Despite lip service to their Chuche philosophy of self-reliance, North Korea has accepted shipments of South Korean and U.S. rice. So far they have received only a small part of the 70,000 tons needed to overcome an

"increasingly desperate" situation largely provoked by widespread flooding that destroyed a significant portion of the 1995 harvest (R. Smith b: Al). Some in South Korea say that the North is exaggerating the damage done to crops by last summers floods and that food aid will only increase the Army's stocks, but meanwhile there are unprecedented flows of hungry refugees into China.
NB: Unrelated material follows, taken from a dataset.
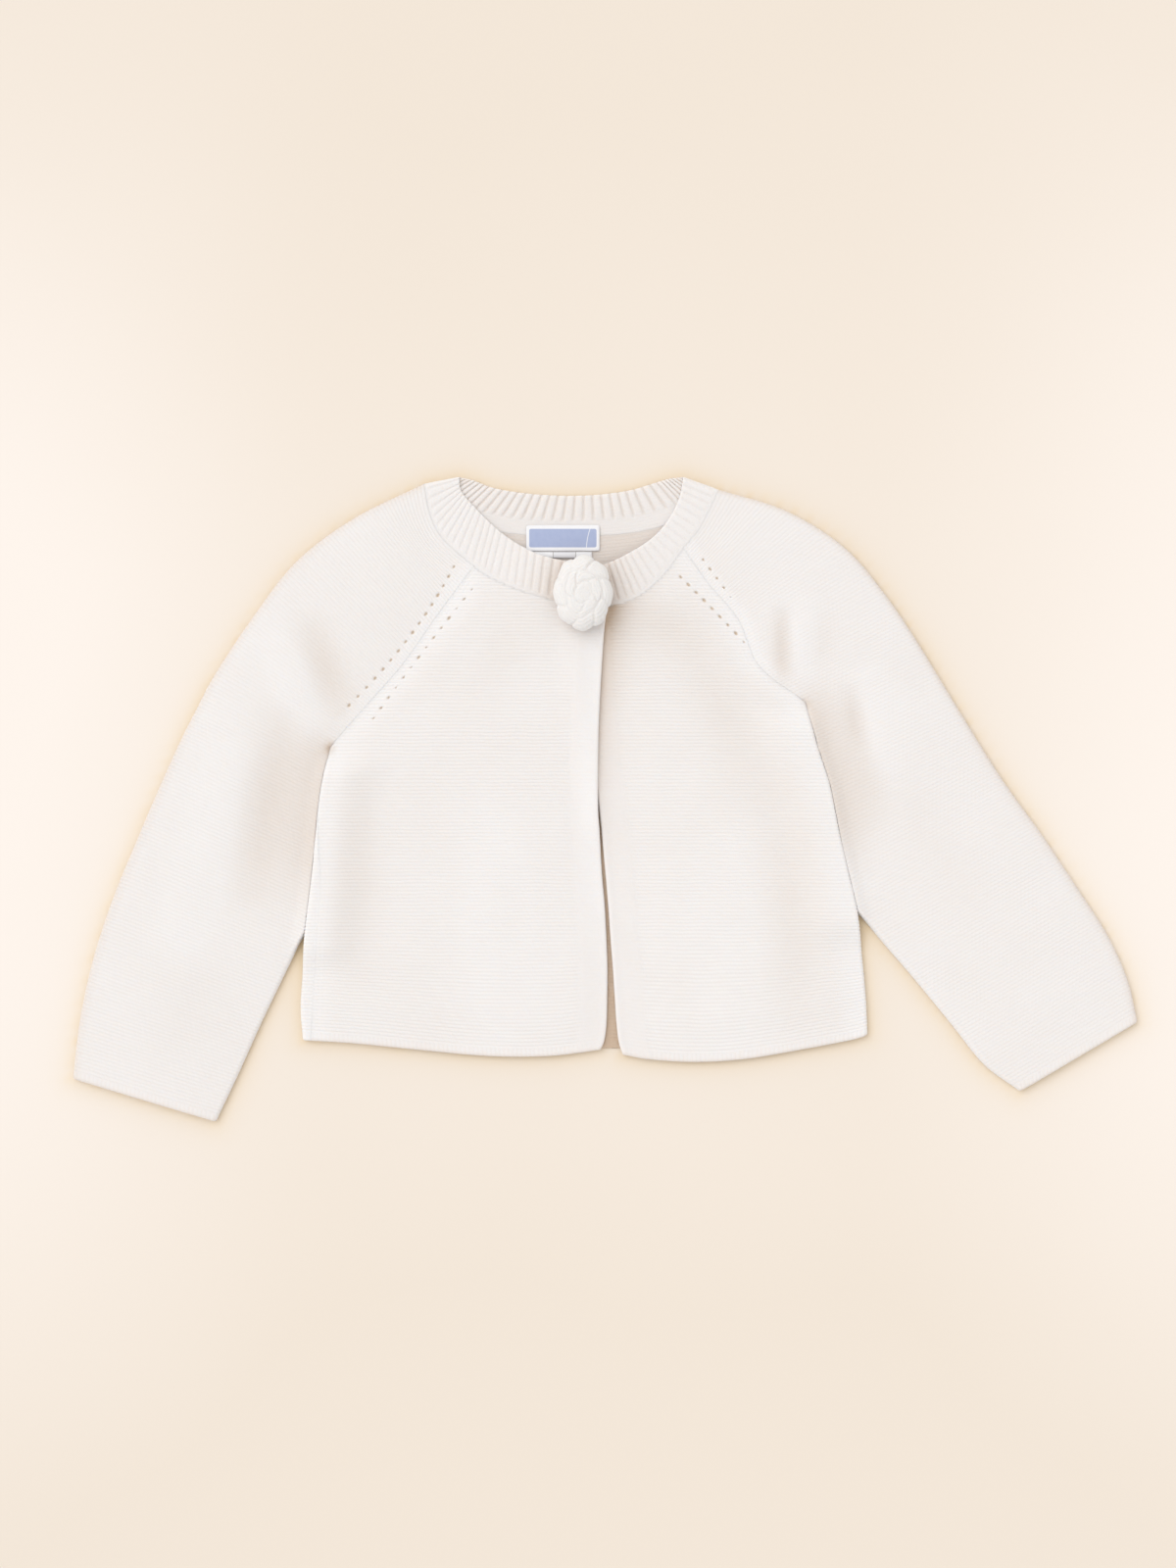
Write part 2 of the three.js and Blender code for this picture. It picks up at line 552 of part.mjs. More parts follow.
// A sleeve: from its front edge, over the outer fold, to its back edge, and round at the underarm
function sleeve(side) {
  const sections = sleeveSections[side];
  const outward2 = side === "right" ? -1 : 1;
  const curves = {
    outer: rowCurve(sections.map((section) => section.outer)),
    front: rowCurve(sections.map((section) => section.front)),
    back: rowCurve(sections.map((section) => section.back)),
  };
  const neckTop = tableCurve(side === "right" ? NECK_SEAM_RIGHT.slice(0, 5) : NECK_SEAM_LEFT.slice(0, 4));
  const backSeam = side === "right" ? NECK_SEAM_BACK.slice(0, 3) : NECK_SEAM_BACK.slice(8).reverse();
  const neckBack = tableCurve(backSeam);
  const last = sections.length - 1;
  const rows = RAGLAN_ROWS + (last - ARMPIT_SECTION) * ARM_STEPS;
  const counts = { front: 3, top: 7, fold: 5, under: 3, back: 3 };
  const cols = counts.front + counts.top + counts.fold + counts.under + counts.back;
  const armpit = sections[ARMPIT_SECTION].front;

  // The plan place of a point at a share of the way from the outer fold to an edge
  const across = (edge, place, outer, bow, share) => {
    const seam = edge === "front" ? neckTop : neckBack;
    const seamEnds = [seam.getPoint(0), seam.getPoint(1)];
    const seamPoint = seam.getPoint(clamp01(share));
    const chord = seamEnds[0].clone().lerp(seamEnds[1], clamp01(share));
    return outer.clone().lerp(place, share).add(seamPoint.sub(chord).multiplyScalar(bow));
  };

  return clothWall(rows, cols, (row, col, depth) => {
    const inRaglan = row <= RAGLAN_ROWS;
    const track = inRaglan
      ? (row / RAGLAN_ROWS) * ARMPIT_SECTION
      : ARMPIT_SECTION + (row - RAGLAN_ROWS) / ARM_STEPS;
    const outer = curves.outer.getPoint(track / last);
    const edges = {};
    const starts = {};
    for (const edge of ["front", "back"]) {
      const point = inRaglan ? raglan[side][edge].getPoint(row / RAGLAN_ROWS) : curves[edge].getPoint(track / last);
      const arc = inRaglan ? openArc(point, armpit) : 0;
      starts[edge] = arc + SEAM_GAP / 2;
      point.x += outward2 * SEAM_SHIFT;
      edges[edge] = point;
    }
    const bow = 1 - ease(0, 0.9, track);
    const width = { front: outer.distanceTo(edges.front), back: outer.distanceTo(edges.back) };
    const inner = { front: roundFold(starts.front, 0).along, back: roundFold(starts.back, 0).along };
    const sheet = (edge, arcFromEdge) => {
      const { along, height } = roundFold(arcFromEdge, depth);
      return { edge, reach: width[edge] - (along - inner[edge]), height };
    };
    const flat = (edge) => arcAlong(width[edge] + inner[edge] - FOLD_RADIUS) - starts[edge];
    let at;
    let c = col;
    if (c <= counts.front) {
      const first = seamBevel(starts.front, depth);
      at = sheet("front", starts.front + mix(first, QUARTER, c / counts.front));
    } else if ((c -= counts.front) <= counts.top) {
      at = sheet("front", starts.front + mix(QUARTER, flat("front"), c / counts.top));
    } else if ((c -= counts.top) <= counts.fold) {
      const { along, height } = roundFold(mix(QUARTER, -QUARTER, c / counts.fold), depth);
      at = { edge: c / counts.fold <= 0.5 ? "front" : "back", reach: along, height };
    } else if ((c -= counts.fold) <= counts.under) {
      at = sheet("back", starts.back + mix(flat("back"), QUARTER, c / counts.under));
      at.height = 2 * FOLD_RADIUS - at.height;
    } else {
      c -= counts.under;
      at = sheet("back", starts.back + mix(QUARTER, seamBevel(starts.back, depth), c / counts.back));
      at.height = 2 * FOLD_RADIUS - at.height;
    }
    const place = across(at.edge, edges[at.edge], outer, bow, at.reach / width[at.edge]);
    const upper = ease(FOLD_RADIUS, 2 * FOLD_RADIUS, at.height + depth);
    const share = clamp01(at.reach / width.front);
    const swell = Math.sin(Math.PI * share) ** 0.8 * ease(0, 0.8, track);
    const puff = interpolate(sections, "puff", track);
    let z = at.height;
    if (at.edge === "front") {
      z += upper * Math.max(0, (puff + foldRise(place.x, place.y)) * swell);
      z += upper * neckRise(place.x, place.y);
    }
    return [place.x, place.y, z];
  });
}

// A column of a table at a place between its rows
function interpolate(table, key, track) {
  const low = Math.min(Math.floor(track), table.length - 2);
  return mix(table[low][key], table[low + 1][key], track - low);
}

// The ribbed neckband: from the right front's end, over the right shoulder, round the back and the
// left shoulder, to the left front's end. The ribs are raised on the face that is up.
function neckband() {
  const parts = {
    frontRight: { seam: tableCurve(NECK_SEAM_RIGHT), free: tableCurve(NECK_FREE_RIGHT) },
    frontLeft: { seam: tableCurve(NECK_SEAM_LEFT), free: tableCurve(NECK_FREE_LEFT) },
    back: { seam: tableCurve(NECK_SEAM_BACK), free: tableCurve(NECK_FREE_BACK) },
  };
  const lengthOf = ({ seam, free }) => (seam.getLength() + free.getLength()) / 2;
  const lengths = Object.fromEntries(Object.entries(parts).map(([name, part]) => [name, lengthOf(part)]));
  const turn = QUARTER - FOLD_RADIUS;
  const right = lengths.frontRight + turn;
  const back = lengths.back + 2 * turn;
  const total = right + back + turn + lengths.frontLeft;
  const ribs = Math.round(total / BAND_ARC.rib);
  const marks = [0, 0.5 - BAND_ARC.groove / 2, 0.5 + BAND_ARC.groove / 2];
  const rows = ribs * marks.length;
  const across = 2;
  const inset = 0.04; // share of the band's width that is left free at the neck seam
  const ribStart = { front: 0.08, back: 0.4 }; // share of the width where the ribs rise from the seam

  return clothWall(rows, across, (row, col, depth) => {
    const rib = Math.min(ribs - 1e-9, Math.floor(row / marks.length));
    const run = Math.min(total, ((rib + marks[row % marks.length]) / ribs) * total);
    const length = row === rows ? total : run;
    const onRight = length < right + back / 2;
    const arc = onRight ? right - length : length - right - back;
    const part = arc >= 0 ? (onRight ? "frontRight" : "frontLeft") : "back";
    const raised = row % marks.length === 0 ? 1 : 0;
    const behind = 1 - ease(-14, 4, arc);
    const share = [inset, mix(ribStart.front, ribStart.back, behind), 1][col];
    const level = col === 0 || row === 0 || row === rows ? 0 : 1;
    const ridge = raised * level * BAND_ARC.relief;
    const topFace = ease(-QUARTER * 0.4, QUARTER * 0.4, arc);
    const raise = depth === 0 ? ridge * topFace : -ridge * (1 - topFace);
    const { along, height } = roundFold(arc, depth - raise);
    let f = along / lengths[part];
    if (part === "back" && !onRight) f = 1 - f;
    f = clamp01(f);
    const place = parts[part].seam.getPoint(f).lerp(parts[part].free.getPoint(f), share);
    const upper = ease(-QUARTER, 2 * QUARTER, arc);
    let z = height + upper * neckRise(place.x, place.y);
    if (part === "frontRight") z += upper * overlapRise(place.x, place.y);
    return [place.x, place.y, z];
  });
}

// A flat strip that lies on the back's inside, from one corner to the other
function strip({ from, to, height, wall, steps }) {
  return clothWall(
    steps,
    steps,
    (row, col, depth) => {
      const x = mix(from[0], to[0], col / steps);
      const y = mix(from[1], to[1], row / steps);
      const sag = 0.35 * Math.sin((Math.PI * col) / steps) * Math.sin((Math.PI * row) / steps);
      return [x, y, height + wall - depth + sag];
    },
    wall,
  );
}

// The crochet rosette: two rings of petals round a bud, over a flat foot
const FLOWER = {
  centre: [-11.7, 108.6],
  halfWidth: 15.4,
  halfLength: 19.6,
  foot: 11.55,
  height: 13.2,
  petals: 7,
};

function rosette() {
  const { centre, halfWidth, halfLength, foot, height, petals } = FLOWER;
  const around = 56;
  const profile = [
    { reach: 0.0, level: 0.86, lobe: 0 },
    { reach: 0.16, level: 1.0, lobe: 0.1 },
    { reach: 0.3, level: 0.9, lobe: 0.3 },
    { reach: 0.4, level: 0.72, lobe: 0.5 },
    { reach: 0.52, level: 0.84, lobe: 0.7 },
    { reach: 0.7, level: 0.76, lobe: 0.9 },
    { reach: 0.86, level: 0.55, lobe: 1 },
    { reach: 0.97, level: 0.34, lobe: 1 },
    { reach: 1.0, level: 0.2, lobe: 1 },
    { reach: 0.9, level: 0.06, lobe: 0.8 },
    { reach: 0.72, level: 0.0, lobe: 0.4 },
    { reach: 0.0, level: 0.0, lobe: 0 },
  ];
  const positions = [];
  const index = [];
  const rings = profile.slice(1, -1);
  positions.push(centre[0], centre[1], foot + height * profile[0].level);
  for (const { reach, level, lobe } of rings) {
    for (let k = 0; k < around; k += 1) {
      const angle = (2 * Math.PI * k) / around;
      const wave = Math.abs(Math.sin((petals * angle) / 2)) ** 0.7;
      const size = reach * (1 - 0.16 * lobe * (1 - wave));
      const lift = level * (1 - 0.22 * lobe * (1 - wave));
      positions.push(
        centre[0] + halfWidth * size * Math.cos(angle),
        centre[1] + halfLength * size * Math.sin(angle),
        foot + height * lift,
      );
    }
  }
  positions.push(centre[0], centre[1], foot);
  const bottom = positions.length / 3 - 1;
  for (let k = 0; k < around; k += 1) {
    const next = (k + 1) % around;
    index.push(0, 1 + k, 1 + next);
    for (let ring = 0; ring < rings.length - 1; ring += 1) {
      const low = 1 + ring * around;
      const high = low + around;
      index.push(low + k, high + k, high + next, low + k, high + next, low + next);
    }
    const lastRing = 1 + (rings.length - 1) * around;
    index.push(lastRing + k, bottom, lastRing + next);
  }
  return outward(positions, index);
}

const LABEL = { from: [-41.9, 131.4], to: [-2.9, 145.2], height: 2.35, wall: 1.0, steps: 4 };
const SIZE_TAB = { from: [-40.3, 127.6], to: [-7.0, 131.0], height: 2.35, wall: 1.0, steps: 3 };

const cardigan = new THREE.Group();
function addPiece(name, geometry, look) {
  const mesh = new THREE.Mesh(geometry, new THREE.MeshStandardMaterial(look));
  mesh.name = name;
  cardigan.add(mesh);
}
addPiece("back", backPanel(), CLOTH);
addPiece("front_right", frontPanel("right"), CLOTH);
addPiece("front_left", frontPanel("left"), CLOTH);
addPiece("sleeve_right", sleeve("right"), CLOTH);
addPiece("sleeve_left", sleeve("left"), CLOTH);
addPiece("neckband", neckband(), RIB);
addPiece("flower_button", rosette(), PETAL);
addPiece("neck_label", strip(LABEL), WOVEN);
addPiece("size_tab", strip(SIZE_TAB), WOVEN);

export default cardigan;
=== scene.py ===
"""Baby's raglan cardigan in fine links knit, laid flat on its back with its front up.

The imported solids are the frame. Each knitted solid is replaced by a finer wall of cloth with the same
form: the purl ridges, ribs, eyelets and soft folds are in the mesh, and stitches and fibres in the
materials. Lengths in the tables are millimetres, as in the part's source, and meshes are in metres.
+Z is up, +Y points to the neck and -X to the wearer's right.
"""
import math

import bpy
import numpy as np
from bpy.props import FloatProperty, FloatVectorProperty, PointerProperty
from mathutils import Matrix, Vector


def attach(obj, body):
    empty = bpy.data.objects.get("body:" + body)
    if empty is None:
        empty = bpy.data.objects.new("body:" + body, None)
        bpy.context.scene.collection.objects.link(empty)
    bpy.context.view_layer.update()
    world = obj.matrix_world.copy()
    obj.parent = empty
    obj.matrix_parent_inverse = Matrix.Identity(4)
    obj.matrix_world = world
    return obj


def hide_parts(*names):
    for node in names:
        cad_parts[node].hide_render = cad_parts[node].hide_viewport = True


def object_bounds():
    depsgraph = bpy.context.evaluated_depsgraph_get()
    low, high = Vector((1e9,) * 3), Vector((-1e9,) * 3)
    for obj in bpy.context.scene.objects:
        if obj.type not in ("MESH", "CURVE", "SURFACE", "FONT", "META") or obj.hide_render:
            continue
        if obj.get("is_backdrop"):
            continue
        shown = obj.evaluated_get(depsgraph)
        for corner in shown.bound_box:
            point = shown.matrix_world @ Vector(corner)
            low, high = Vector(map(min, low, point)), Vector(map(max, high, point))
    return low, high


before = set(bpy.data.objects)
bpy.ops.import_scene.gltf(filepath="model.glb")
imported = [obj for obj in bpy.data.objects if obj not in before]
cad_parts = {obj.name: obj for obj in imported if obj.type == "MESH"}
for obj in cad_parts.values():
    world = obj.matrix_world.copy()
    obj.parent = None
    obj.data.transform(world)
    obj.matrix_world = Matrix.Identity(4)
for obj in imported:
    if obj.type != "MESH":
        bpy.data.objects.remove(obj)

bl_info = {
    "name": "Baby Cardigan Laid Flat",
    "version": (1, 0, 0),
    "blender": (4, 5, 0),
    "location": "View3D > Sidebar > Cardigan",
    "description": "Knitted baby cardigan in fine links knit, laid flat, built round its packed solids",
    "category": "Object",
}

MM = 0.001
PHOTO_HEIGHT, PHOTO_CENTRE = 0.832, (-0.0091, 0.0081)  # what the camera sees of the floor, in metres
WALL = 2.0  # thickness of the knitted cloth
GAP = 0.3  # clearance between two layers
FOLD_RADIUS = WALL + GAP / 2  # outer radius where the cloth folds flat on itself
QUARTER = FOLD_RADIUS * math.pi / 2  # cloth in a quarter of such a fold
SEAM_LAP = 0.15  # each side of a seam runs this far past its line, so that no slit shows
SEAM_GROOVE = 0.05  # share of a quarter round that the faces dip at a seam
TUCK_UNDER = 2.2  # the sleeve's inner edge runs this much further beneath the body's side
TUCK_BULGE = 2.8  # the sleeve swells this far against the fold of the body's side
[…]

International Trade and Market Reforms

North Korea is also using the TREDA as a vehicle to earn cash and learn international trade. Deputy Director-General for the Bureau for Cooperation with International Organizations, Choi In Yon, said that

Sonbong is very important to the development of Northeast Asia and can become an important gateway to Europe. It is time not for confrontation but rather understanding. DPRK's traditional trading relationships are changing. There has been much internal discussion on the issue since 1988. The DPRK's centrally planned economic system will not change (UNDP e: 4).

Many analysts say that North Korea's tentative new openness is driven purely by economic necessity and is limited to damage control. There are compelling reasons to think that its ideas for economic reform are more permanent. North Korea's self-imposed isolationism has left it vulnerable, and it has set in motion changes in international economic policy. The government will channel all foreign investment through a single DPRK governmental agency and restrict it to a free trade zone (Zumwalt: B4). China and Vietnam took similar early steps as they made economic reforms without political reform (Shirk). Kim Il Sung signalled these changes in his economic philosophy in 1991. when he announced a policy of encouraging foreign investment within North Korea (Zumwalt: B4). Kim seemed to follow the Chinese in this regard. One of Deng Xiaoping's goals in China in the late 1970s was to acquire foreign technologies, and he began to establish "windows" with foreign partners in coastal cities (Gurtov: 218, 222). North Korean propaganda began to acknowledge the need for increased trade with capitalist countries and began to state that this was not necessarily a contradiction of Chuche policy. This was justified by saying that trade would first benefit ethnic Koreans outside of North Korea (“Equality": 22).